Aside from building residential and rental properties, Highgates runs a property-management wing, with its clients being owners of U.S. and Canadian apartment complexes and villages. To say Waldman is hands-on and no-nonsense might be an understatement.
“If you don’t sit on the manager, you’re not doing your job.”
“We manage the managers,” Waldman says, adding that personal experience as an apartment owner has taught him of the many ways money can disappear even when an honest person is in charge. Honesty still needs competence, he emphasizes.

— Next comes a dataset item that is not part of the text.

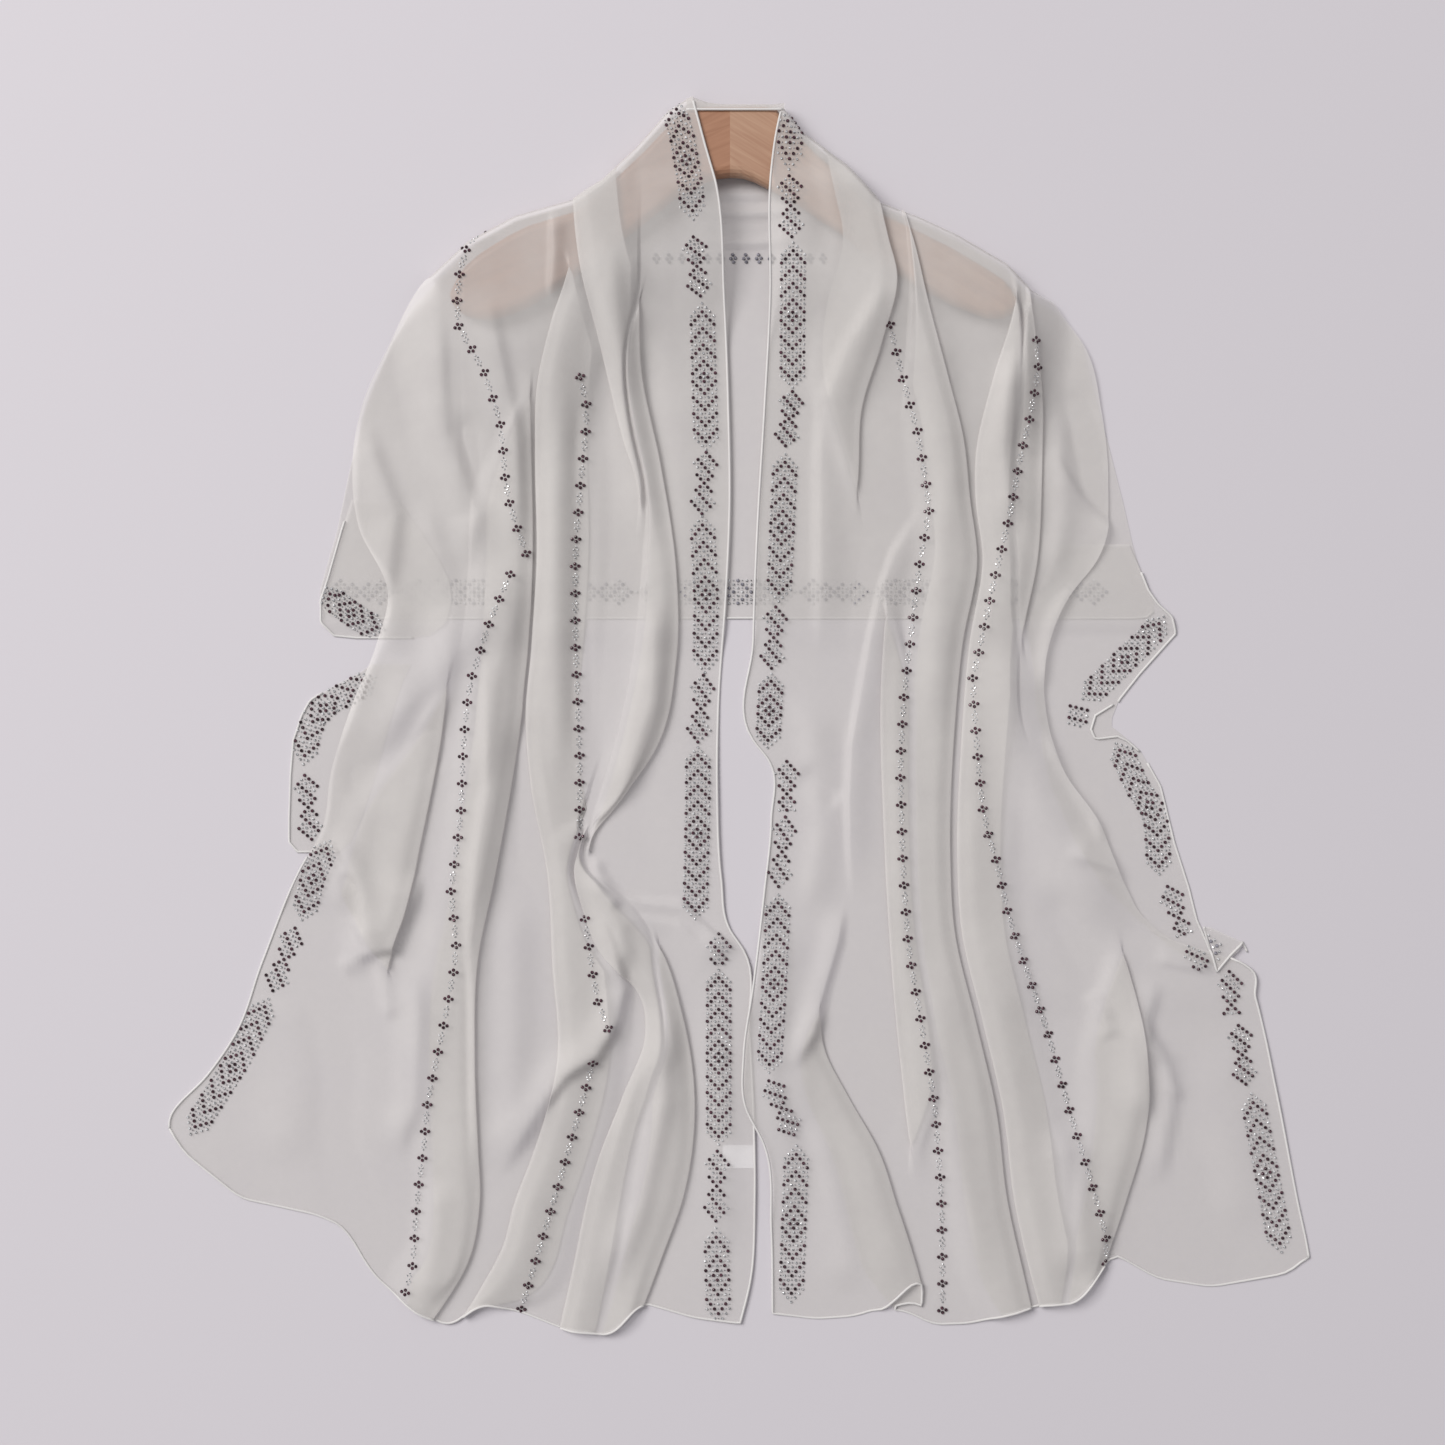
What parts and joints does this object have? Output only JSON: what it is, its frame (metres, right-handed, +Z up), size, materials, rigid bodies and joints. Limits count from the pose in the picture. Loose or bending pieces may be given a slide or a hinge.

“If you don’t sit on the manager, you’re not doing your job,” he says. “The manager might not steal, but if he doesn’t care about every penny, money’s going to be lost. We check every bill and we don’t approve anything unless it’s 100 percent needed. We save a lot of money for the owner and make sure vacancies are low. When there’s a lead from apartments.com, that manager better respond immediately or he’ll hear from us.”
Though born in Belgium, Waldman got into the real estate business as a young man in Israel, where his family has a thriving operation. When the Israeli real estate market lagged during the early 1990s, Waldman opted for Canada, starting Highgates in Toronto.
With Highgates, there are separate wings for construction, development and management. The company also is very active in Israel, where its projects include massive housing communities in and around Jerusalem.
But nowadays Waldman focuses most of his energies on this hemisphere, and as the Iowa and Kentucky projects grow, he’s looking for more opportunities in the United States.
Quality housing, both rental and residential, in a growing area at a price that’s not prohibitive has been the foundation of Highgates’s success, and he’s eager to take that approach elsewhere.
And if the Kentucky projects prove as successful as what the company has done in Iowa, he’ll have a lot to leverage for future endeavors.